Speaking of old Norv...he looks exactly like Al Gore:

Except a weathered, beaten down, Bond Villain-esque Al Gore:

"Madden Legends"
25.) Buffalo Bills (1-1, LW - 25)
26.) Oakland Raiders (1-1, LW - 26)

So I'm the Chargers in my madden league...and good god. I'd kill for a QB with some legs. Phillip Rivers? Ole Molasses ain't getting it done...especially behind that line.

Meanwhile...guys like E.J. Manuel and Terrelle Pryor? Those dudes can fly...and chuck the ball. And they do it to an irrationally exceptional degree in that game.

With a guy like Pryor? You CAN get to the Super Madden. Just ask my brows, bro.

"Not As Shitty As Advertised?"
27.) New York Jets (1-1, LW - 27)

We shall see. Give them credit for not being an embarrassment to open the week.

"Keeping Shit Interesting"
28.) Carolina Panthers (0-2, LW - 18)
29.) Minnesota Vikings (0-2, LW - 28)
30.) Tampa Bay Buccaneers (0-2. LW - 30)

Well they all clearly suck (sorry Adrian Peterson). But least they've hung around for two full games? Yeah?

40.) Cleveland Browns (0-2, LW - 31)
4,067.) Jacksonville Jaguars (0-2, LW 32)

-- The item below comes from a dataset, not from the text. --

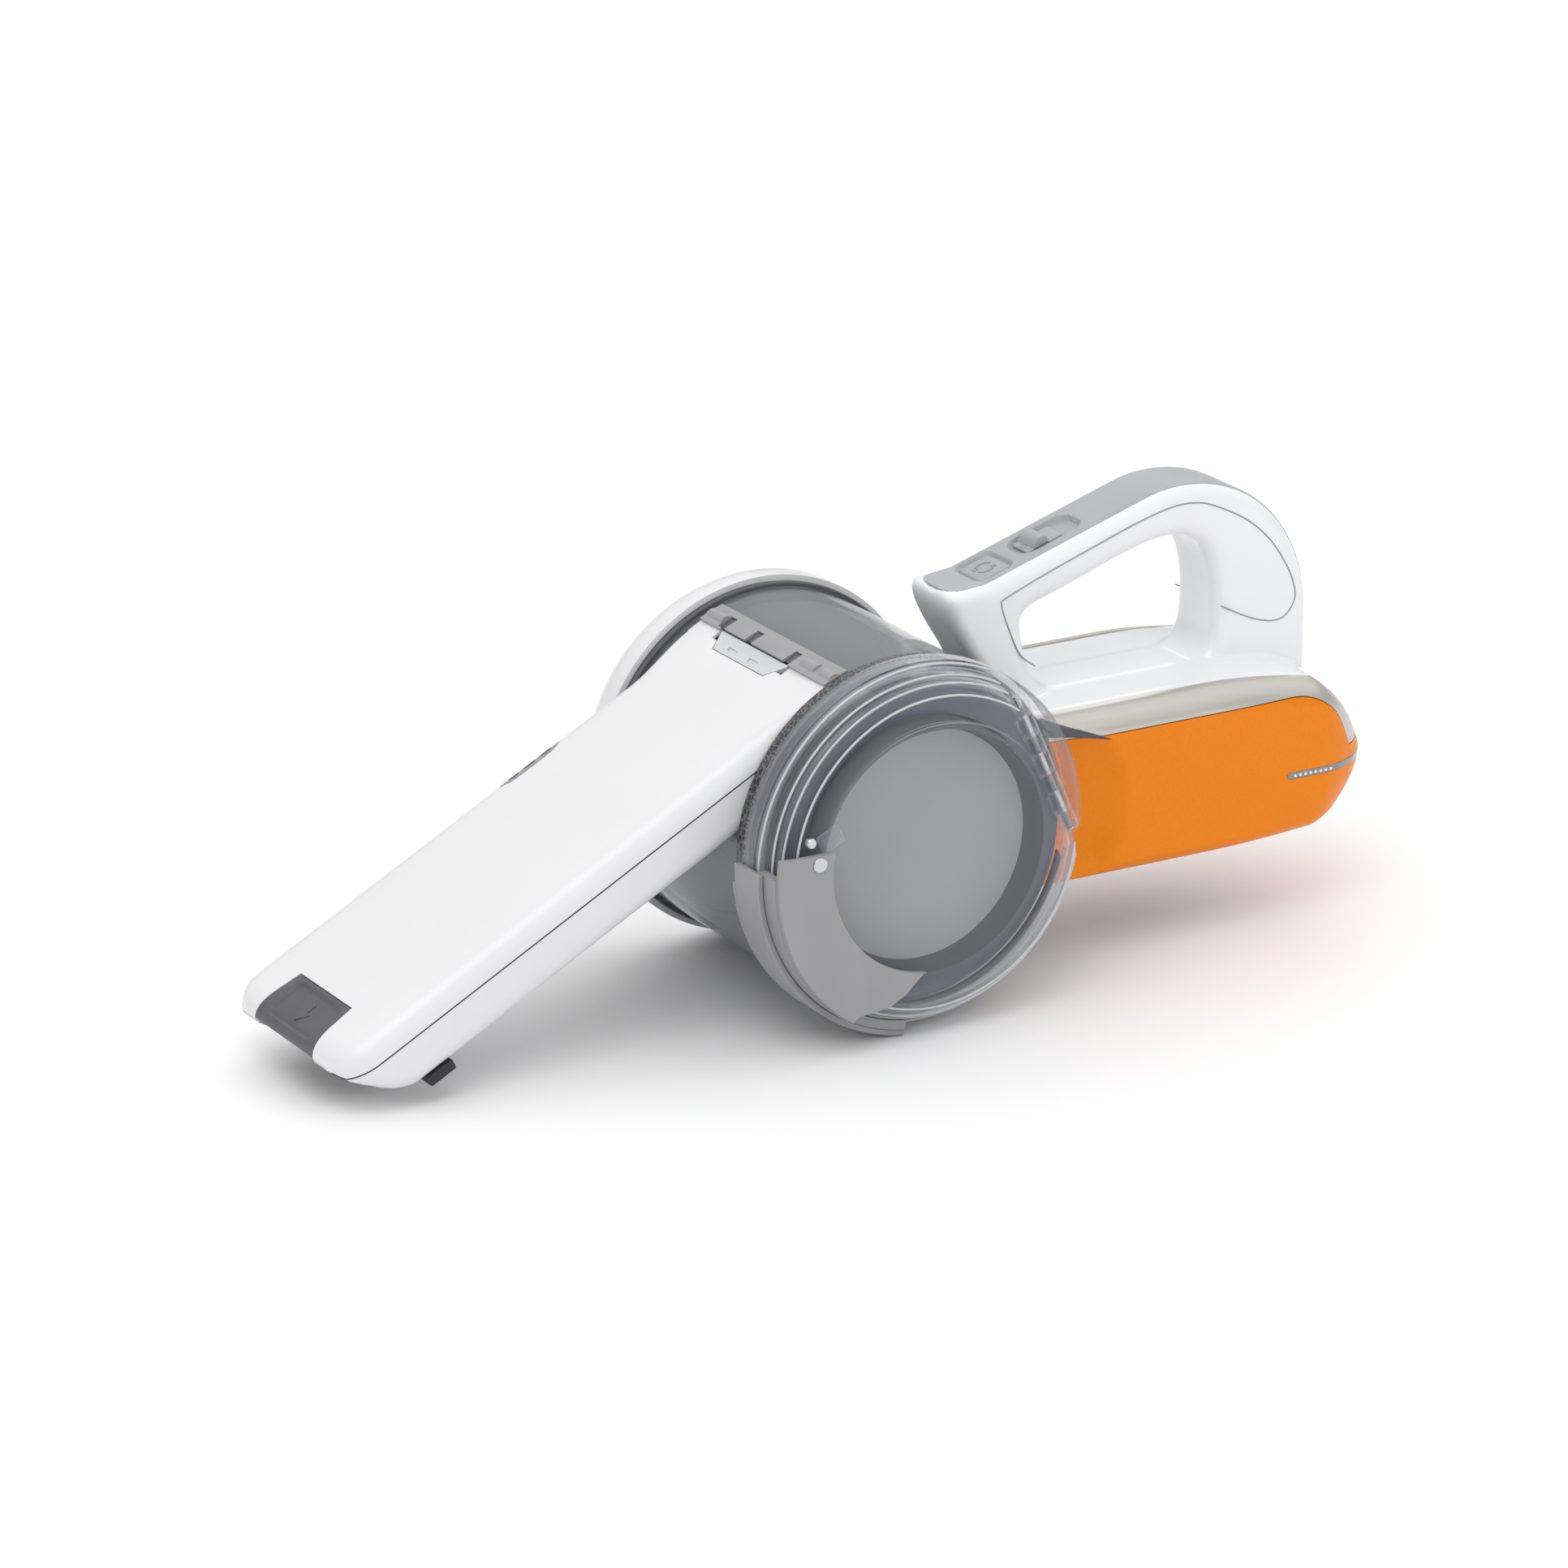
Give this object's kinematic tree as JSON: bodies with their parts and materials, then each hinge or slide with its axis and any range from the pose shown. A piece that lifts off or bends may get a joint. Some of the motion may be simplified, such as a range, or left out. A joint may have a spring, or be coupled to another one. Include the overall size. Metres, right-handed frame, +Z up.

Top to bottom, the NFL is BY FAR the most competitive league in the US (NHL is a close second). You see at least one surprise team (if not multiple) come out of nowhere every season. And a ham sandwich team like the 2012 Cardinals beating the Pats last year? That's possible too. Don't remind me.

And then you get limp dick teams like the Browns and Jaguars. Cancel the season for Cleveland, who just traded away their best offensive weapon (Trent Richardson to Indianapolis) and will start QB Brian Hoyer for the now injured Brandon Weeden instead of Jason Campbell. Meanwhile, Jacksonville took 117 minutes to score their first TD of the season.

With that in mind, it's unfortunate there aren't any smaller football leagues in the USA. Because the NFL - with the new rookie wage scale - kind of rewards losing. Just ask the Colts and their "Suck for Luck" campaign. Wouldn't it be interesting if the bottom two teams could be demoted to a lesser league (like in the EPL)? Then the Browns would have no reason to trade a guy like Richardson. They'd need him.

The Jags on the other hand? Total lost cause.